Se você pegar carona na viagem da luz da artista francesa Silvi Simon talvez perceba. A luz verde corre, corre, corre em círculos. Gira como a Terra. E, pode não parecer, mas caminha como a espiral. É que não há como ficar no mesmo lugar depois que se entra nessa corrida pela vida. Nem estagnar. É aproveitar que temos energia para clarear o cérebro e fazer a lição de casa. Nós, população, precisamos gastar menos energia e o país, Brasil, precisa andar mais rápido na mudança da matriz energética.
Muita hidrelétrica ainda projetada, muita construção na fila para pouca iniciativa que envolve modelos menos prejudiciais ao meio ambiente. Tanto se fala das áreas afetadas por lagos de barragens, tão claros são os prejuízos dessa fonte que de limpa não tem nada, já que uma usina instalada em região de floresta tropical amazônica transforma a vegetação alagada em gases de efeito estufa como dióxido de carbono e metano.
Até quando os entraves burocráticos e a falta de uma política de preços do setor elétrico vão continuar barrando a implantação de modelos mais sustentáveis que utilizem em conjunto energia solar, eólica e biomassa (não muito para não transformar o país em campo de cana-de-açúcar)?
E os lixões em que nos afundamos não poderiam fornecer gás metano de resíduos orgânicos para abastecer ônibus e automóveis ou caldeiras e turbinas?
Solução alternativa existe. Falta é coragem de mudar. Falta é cobrar das autoridades? Pensa nisso quando você estiver aí sentado no seu sofá comendo uma pipoquinha com o abajur ligado, na frente da televisão. Melhor. Posso pedir? Dá um passo adiante e esqueça um pouco a novela: assista ao vídeo da obra da Silvi Simon. Coisas diferentes sempre acabam nos fazendo saltar para outros patamares. Trazem um cheiro novo para o ar.
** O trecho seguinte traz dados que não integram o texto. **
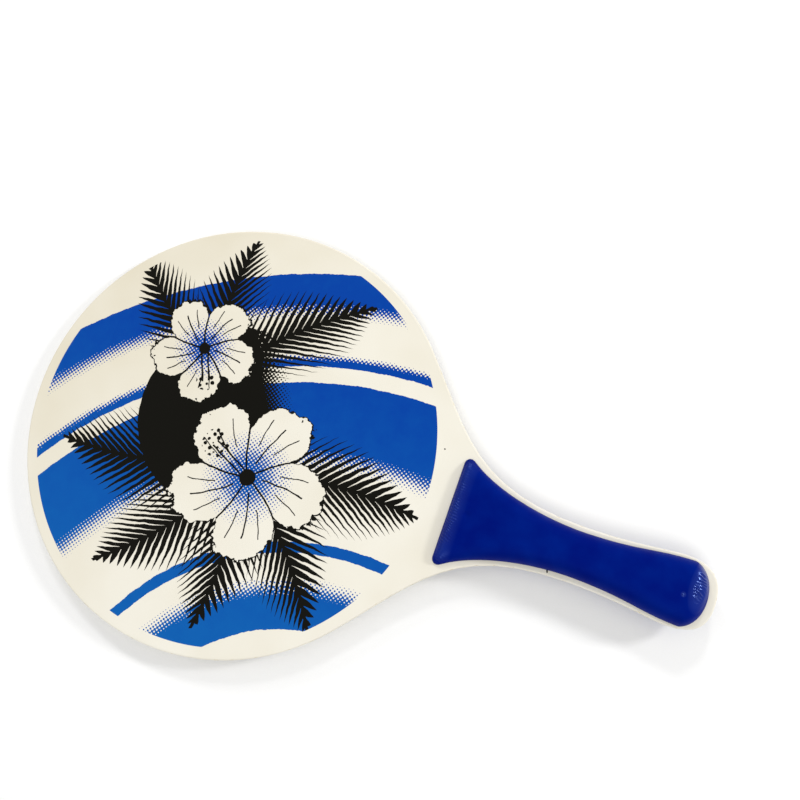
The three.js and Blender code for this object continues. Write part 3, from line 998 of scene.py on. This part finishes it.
# %% Covers
for node, name, side, shift, seed in (
    # packed cover, its skin, side of the board, shift of the nails, seed of the random numbers
    ("front_grip_cover", "front_grip_wrap", 1, 0, 4),
    ("rear_grip_cover", "rear_grip_wrap", -1, REAR_NAIL_SHIFT, 9),
):
    skin = smooth_skin(node)
    split_faces(skin, side, shift)
    deepest = press_in(skin, side, shift, np.random.default_rng(seed))
    skin.shade_smooth()
    skin.materials.clear()
    skin.materials.append(vinyl)
    wrap = bpy.data.objects.new(name, skin)
    bpy.context.scene.collection.objects.link(wrap)
    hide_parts(node)
    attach(wrap, "root")
    print(f"{name}: {len(skin.polygons)} faces, pressed in by up to {deepest:.2f} mm")

# %% [markdown]
# ## Wood inside
# The scales are hidden by the covers, and are finished all the same. They are planed pine: pale early
# wood and darker late wood in straight stripes, with the dull sheen that a plane leaves. A noise drawn out
# along the handle gives such stripes without a seam.

# %% Wood
PALE_WOOD = "d9b98a"
LATE_WOOD = "b98b55"
WOOD_ROUGHNESS = (0.6, 0.75)
RING_WIDTH = 2.2
RING_LENGTH = 60
RING_NOISE = (0.3, 0.7)
LATE_WOOD_NOISE = (0.42, 0.62)
RING_DEPTH = 0.08

wood, tree, place = start_material("planed_straight_grained_pine")
along_grain = add(tree, "Mapping", place, Scale=(1 / RING_LENGTH, 1 / RING_WIDTH, 1 / RING_WIDTH))
rings = add(tree, "TexNoise", along_grain, Scale=1.0, Detail=6.0, Roughness=0.65)
late = add(tree, "MapRange", rings, *LATE_WOOD_NOISE)
colour = add(tree, "Mix", late, linear(PALE_WOOD), linear(LATE_WOOD), data_type="RGBA")
roughness = add(tree, "MapRange", rings, *RING_NOISE, *WOOD_ROUGHNESS)
normal = add(tree, "Bump", Strength=1.0, Distance=RING_DEPTH * MM, Height=rings)
surface = add(tree, "BsdfPrincipled", Base_Color=colour, Roughness=roughness, Normal=normal)
add(tree, "OutputMaterial", surface)

for node in ("front_grip_core", "rear_grip_core"):
    nodes[node].data.materials[0] = wood
print(f"{wood.name}: on both grip cores")

# %% [markdown]
# ## Steel inside
# The brads are cut from steel wire. Drawing it through a die leaves fine lines along it, so the eye gets a
# bright metal whose reflections are stretched across those lines. A noise drawn out along the wire puts
# the lines into the colour, the roughness and the bump alike.

# %% Steel
BRIGHT_STEEL = "c9c6c0"
DULL_STEEL = "a7a39c"
STEEL_ROUGHNESS = (0.25, 0.42)
# lines of the die per millimetre, across and along the wire
DIE_LINES = (6, 6, 0.6)
DIE_NOISE = (0.3, 0.7)
DULL_NOISE = (0.4, 0.7)
DIE_LINE_DEPTH = 0.01

steel, tree, place = start_material("bright_drawn_steel_wire")
die_lines = add(tree, "Mapping", place, Scale=DIE_LINES)
die_lines = add(tree, "TexNoise", die_lines, Scale=1.0, Detail=4.0, Roughness=0.6)
dull = add(tree, "MapRange", die_lines, *DULL_NOISE)
colour = add(tree, "Mix", dull, linear(BRIGHT_STEEL), linear(DULL_STEEL), data_type="RGBA")
roughness = add(tree, "MapRange", die_lines, *DIE_NOISE, *STEEL_ROUGHNESS)
normal = add(tree, "Bump", Strength=1.0, Distance=DIE_LINE_DEPTH * MM, Height=die_lines)
surface = add(
    tree, "BsdfPrincipled", Base_Color=colour, Metallic=1.0, Roughness=roughness, Normal=normal
)
add(tree, "OutputMaterial", surface)

brads = [node for node in nodes if "brad" in node]
for brad in brads:
    nodes[brad].data.materials[0] = steel
print(f"{steel.name}: on {len(brads)} brads")

# %% [markdown]
# ## The floor
# The racket doesn't lie level: it touches the floor with the far rim of its blade and with the crest of
# its rear grip. The solids stay where the CAD model has them, so the floor is tilted and not the racket.
# Its slope is the flattest one that leaves every point of the racket above it. The floor is a matt white
# paper backdrop. Its fibres scatter light evenly, so the eye gets soft shadows and no reflection.

# %% Floor
FLOOR_WIDTH = 4000
# points nearer the far rim than this can't set the slope
CLEAR_OF_RIM = 5
PAPER_WHITE = "fdfdfd"
PAPER_SHADE = "fbfbfa"
PAPER_ROUGHNESS = 0.9
FIBRE = 0.8
FIBRE_NOISE = (0.3, 0.7)
FIBRE_DEPTH = 0.02

far_rim = mm(rear_low.x, 0, rear_low.z)
clear_x = far_rim.x + CLEAR_OF_RIM * MM
points = [v.co for node in nodes.values() for v in node.data.vertices if v.co.x > clear_x]
slope = min((p.z - far_rim.z) / (p.x - far_rim.x) for p in points)
print(f"floor slopes {math.degrees(math.atan(slope)):.2f} degrees")

paper, tree, place = start_material("matt_white_paper_backdrop")
fibres = add(tree, "TexNoise", place, 1 / FIBRE, Detail=3.0)
tint = add(tree, "MapRange", fibres, *FIBRE_NOISE)
colour = add(tree, "Mix", tint, linear(PAPER_WHITE), linear(PAPER_SHADE), data_type="RGBA")
normal = add(tree, "Bump", Strength=1.0, Distance=FIBRE_DEPTH * MM, Height=fibres)
surface = add(tree, "BsdfPrincipled", Base_Color=colour, Roughness=PAPER_ROUGHNESS, Normal=normal)
add(tree, "OutputMaterial", surface)

bpy.ops.mesh.primitive_plane_add(size=FLOOR_WIDTH * MM)
floor = bpy.context.object
floor.name = "floor"
floor.rotation_euler.y = -math.atan(slope)
floor.location = far_rim
floor.data.materials.append(paper)
floor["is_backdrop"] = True

# %% [markdown]
# ## Light
# The light is that of a bright room. A picture of a room could give it, but lamps placed one by one put
# the glints where the photograph has them. An even white sky fills the shadows and the narrow margins
# beside the grip. A softbox on the near side and a wider one on the left give the blade its even tone.
# Three small lamps stand like windows on the far side, and draw short bright strokes along the pleats. The
# standard view shows the colours as they are worked out.

# %% Sky and lamps
SKY_WHITE = "ffffff"
SKY_BRIGHTNESS = 0.53
LAMPS = (
    # name, place, width, power in watts
    ("far_window", mm(-200, 1500, 1350), 250, 6),
    ("left_window", mm(-890, 1230, 1030), 250, 4.5),
    ("right_window", mm(1480, 910, 820), 250, 12),
    ("near_softbox", mm(700, -1300, 2400), 1300, 18),
    ("side_softbox", mm(-1500, -450, 2000), 1800, 5),
)

world = bpy.data.worlds.new("studio")
bpy.context.scene.world = world
world.use_nodes = True
world.node_tree.nodes.clear()
sky = add(world.node_tree, "Background", linear(SKY_WHITE), SKY_BRIGHTNESS)
add(world.node_tree, "OutputWorld", sky)
bpy.context.scene.view_settings.view_transform = "Standard"

for name, lamp_place, lamp_width, watts in LAMPS:
    lamp = bpy.data.objects.new(name, bpy.data.lights.new(name, "AREA"))
    bpy.context.scene.collection.objects.link(lamp)
    lamp.location = lamp_place
    lamp.rotation_mode = "QUATERNION"
    lamp.rotation_quaternion = (lamp_place - CAMERA_AIM).to_track_quat("Z", "Y")
    lamp.data.size = lamp_width * MM
    lamp.data.energy = watts
print(f"{len(LAMPS)} lamps, {sum(watts for *_, watts in LAMPS)} watts together")

# %% [markdown]
# ## The size once more
# The box of the imported solids and the box of the dressed racket are printed together. Dressing the racket
# may not make it bigger.

# %% Sizes
boxes = {"cad": cad_box, "visual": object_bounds()}
for name, (low, high) in boxes.items():
    print(name, [round(v / MM, 2) for v in (*low, *high)])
Inspiram novas atitudes…
Olha só o que Silvi fez neste vídeo: estourou um monte de pipoca e colou (sim, colou!!!) uma ao lado da outra até formar uma tela. Branca e empipocada. A vantagem é que se você não gostar do filme, nem precisa jogar pipoca na tela… A obra para mim é um espelho que reflete e questiona o ato tradicional e a gana consumista. Eu sei… Pipoca combina mesmo com filme, futebol, cinema desde que nos conhecemos. Não dá para mudar isso. Mas, é muito, muito chato, aguentar aquele consumidor inveterado de pacotão de pipoca e refrigerante com o preço do olho da cara, sentado ao lado, mastigando e engolindo com fúria e fome.
Se for filme de Hollywood, que não precisa prestar atenção, e em que o cinema vira um circo, tudo bem… Mas, pega um filme silencioso, delicado e sem atrações fáceis…
Que vontade de voltar ao passado, para ouvir o barulho da filmadora antiga 16 mm, dessas que Silvi usa no seu cinema experimental. O bom é que em cinema experimental vai pouca gente. E geralmente a sala de cinema é pequena. Não é rentável vender pipoca…
Silvi nos empresta uma tela mais maleável que, se nos deforma e deixa patente a nossa imperfeição, nos torna mais maleáveis, nesta outra obra da artista.
Podemos, sim, ser mais maleáveis na busca por um mundo mais sustentável. Precisamos ser mais solúveis, mais misturáveis, mais transformáveis. Como os elementos químicos que Silvi usa diretamente no filme para fazer cinema sem filmar. A técnica chimigrammes e outras que conheci me trazem boas lembranças da viagem que fiz num inverno qualquer para visitar o laboratório Burstscratch, em Strasbourg, na França.
Silvi me recebeu, me inseriu num grupo e eu pude entender o quanto um trabalho pode ser delicado e minucioso. É mais do que paciência o que um filme experimental espera de quem o faz. É sim… O filme espera aquele segundo em que a mão vai tocá-lo, riscá-lo, pingá-lo. E ele se transforma. Aí já são dois filmes: o que vemos contra a luz e o que vemos reproduzido na câmera 16 mm. Um cinema em que o ator não tem quadro. A celebridade some. Algo se esvanece na fumaça de cada reação química.
A arte de Silvi nos leva à minúcia e ao silêncio. Eles são essenciais para apreciá-la. Ficamos cativos das asas de vidro que batem como sinos de vento. Estamos presos a essas esculturas penduradas que escapam de gaiolas invisíveis para libertar sombras de pássaros. Eles precisam ser libertados por inteiro. Precisam de uma natureza liberta para migrar sem restrições e amarras. Tanto eles, como nós, estamos riscando o mapa da história com grafite, diamante, tanto faz. No final é tudo carbono que saltou. O salto que realmente importa é o que marca a pegada ecológica para as futuras gerações.